3. Why Retry is Needed
Temporary failures are common in distributed systems.
Examples:
| Situation | Retry Helps |
|---|---|
| Temporary network glitch | Yes |
| Short database outage | Yes |
| Service restarting | Yes |
| Load balancer switching nodes | Yes |
Example:
Without retry:
- Order Service → Payment Service (temporary failure)
- Result → Error returned
With retry:
- Order Service → Retry → Payment Service
- Second attempt succeeds
The user never sees the failure.
4. Where Retry is Used
Retry is typically used in external communication or unstable network environments.
Common use cases:
- External API calls
- Payment gateway requests
- Internal microservice communication
- Database connection retry
- Message processing retry
- Network-dependent operations
Example:
Order Service → Payment Service
If the payment service temporarily fails, retry can automatically recover the request.
5. When NOT to Use Retry
Retry should not be used blindly.
Avoid retry in the following scenarios:
| Scenario | Reason |
|---|---|
| Validation errors | Bad input will always fail |
| Permanent failures | Retry will not fix the problem |
| Non-idempotent operations | Can cause duplicate actions |
Example of a dangerous retry scenario:
Create Payment
Retry request
If the first request succeeded but the response was lost:
- Attempt 1 → Payment created
- Attempt 2 → Payment created again
This results in duplicate payments.
6. Retry Terminology
Important retry configuration concepts:
| Term | Meaning |
|---|---|
| maxAttempts | Maximum number of attempts including the first call |
| waitDuration | Delay between retry attempts |
| retryExceptions | Exceptions that trigger retry |
| ignoreExceptions | Exceptions that should not retry |
7. Retry Workflow
Client Request
↓
Method Execution
↓
Failure Occurs
↓
Retry Policy Check
↓
Retry Allowed?
↓
Yes → Wait → Retry
No → Return Failure
8. Retry Implementation in Spring Boot
In Spring Boot microservices, retry is commonly implemented using the Resilience4j Retry module.
Step 1 — Add Dependency
Add Resilience4j starter dependency.
<dependency>
<groupId>io.github.resilience4j</groupId>
<artifactId>resilience4j-spring-boot3</artifactId>
</dependency>
This dependency provides multiple resilience features:
- Retry
- Circuit Breaker
- Bulkhead
- Rate Limiter
- TimeLimiter
Step 2 - Configuration in application.yml
Retry configuration is defined under:
resilience4j:
retry:
instances:
paymentService:
maxAttempts: 3
waitDuration: 1s
retryExceptions:
- java.io.IOException
ignoreExceptions:
- java.lang.IllegalArgumentException
This means:
Attempt 1 → Initial call
Attempt 2 → Retry
Attempt 3 → Retry
| Property | Description |
|---|---|
| maxAttempts | Total attempts including first call |
| waitDuration | Delay between retries |
| retryExceptions | Exceptions that trigger retry |
| ignoreExceptions | Exceptions that should not trigger retry |
9. Service Implementation Example
Example service calling another microservice.
@Service
public class PaymentClient {
@Autowired
private RestTemplate restTemplate;
@Retry(name = "paymentService")
public String callPaymentService() {
return restTemplate.getForObject(
"http://payment-service/pay",
String.class
);
}
}
Explanation:
- @Retry enables retry for this method
- name refers to the retry configuration
10. Retry with Fallback
Fallback executes if all retries fail.
@Retry(name = "paymentService", fallbackMethod = "fallback")

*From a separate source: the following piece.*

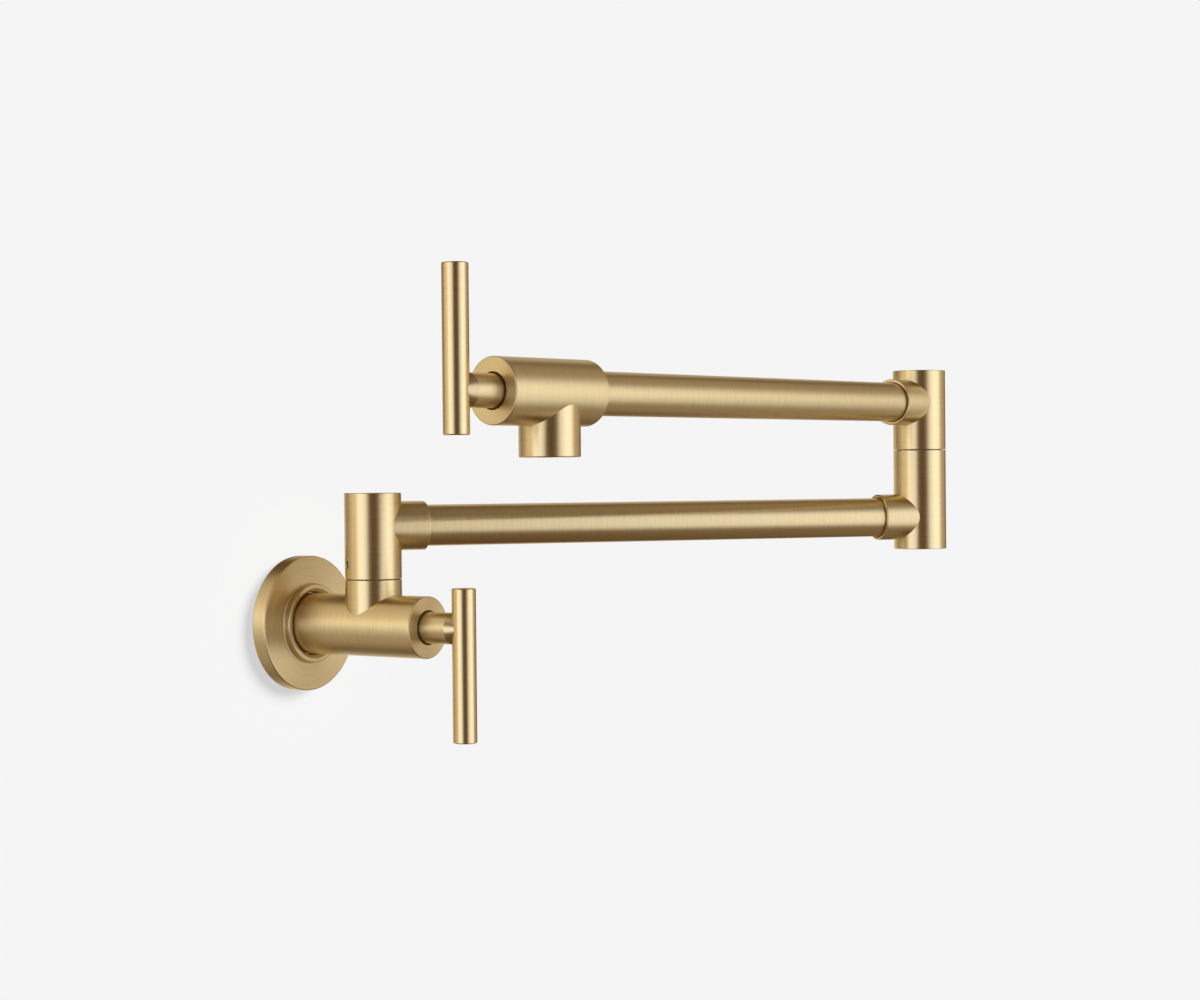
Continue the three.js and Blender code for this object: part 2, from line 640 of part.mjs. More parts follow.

public String callPaymentService() {
return restTemplate.getForObject(
"http://payment-service/pay",
String.class
);
}
public String fallback(Exception ex) {
return "Payment service temporarily unavailable";
}
11. Retry Delay Strategies
Retry delay can follow different patterns.
1. Fixed Delay
Each retry waits the same duration.
Example
Attempt 1
Wait 1s
Attempt 2
Wait 1s
Attempt 3
2. Exponential Backoff
Delay increases gradually.
Example:
Attempt 1
Wait 1s
Attempt 2
Wait 2s
Attempt 3
Wait 4s
This prevents system overload.
Example configuration:
resilience4j:
retry:
instances:
paymentService:
maxAttempts: 4
waitDuration: 1s
enableExponentialBackoff: true
exponentialBackoffMultiplier: 2
12. Drawbacks / Disadvantages of Retry
Retry improves reliability but also introduces risks.
1. Duplicate Operations
Retrying non-idempotent operations can create duplicate transactions.
Example:
Create Payment
Retry request
Result:
Payment created twice
2. Retry Storm
If many services retry simultaneously, it can cause a traffic explosion.
Example:
1000 requests
Each retries 3 times
Total load = 3000 requests
This can overload the system.
3. Increased Latency
Retries increase response time.
Example:
Attempt 1 → Fail
Wait 1s
Attempt 2 → Success
Total response time becomes longer.
4. Resource Consumption
Multiple retries consume:
- CPU
- Threads
- Network connections
13. How to Overcome Retry Problems
1. Use Idempotent APIs
Operations should produce the same result if executed multiple times.
Example:
PUT /payment/{id}
Instead of:
POST /payment
2. Use Idempotency Keys
Client sends a unique request ID.
Example:
Idempotency-Key: 123456
Server ensures the request is processed only once.
3. Limit Retry Attempts
Example:
maxAttempts = 3
Avoid very high retry counts.
4. Use Exponential Backoff
Increase delay between retries to avoid traffic spikes.
5. Combine Retry with Circuit Breaker
Typical production flow:
Retry
↓
Circuit Breaker
↓
Service Call
If service keeps failing:
- Circuit Breaker opens
- Retries stop
14. Monitoring Retry
Retry metrics can be monitored using Spring Boot Actuator.
/actuator/metrics/resilience4j.retry.calls
Best Practices
- Retry only transient failures
- Use exponential backoff
- Limit retry attempts
- Avoid retry for non-idempotent operations
- Combine retry with circuit breaker
- Monitor retry metrics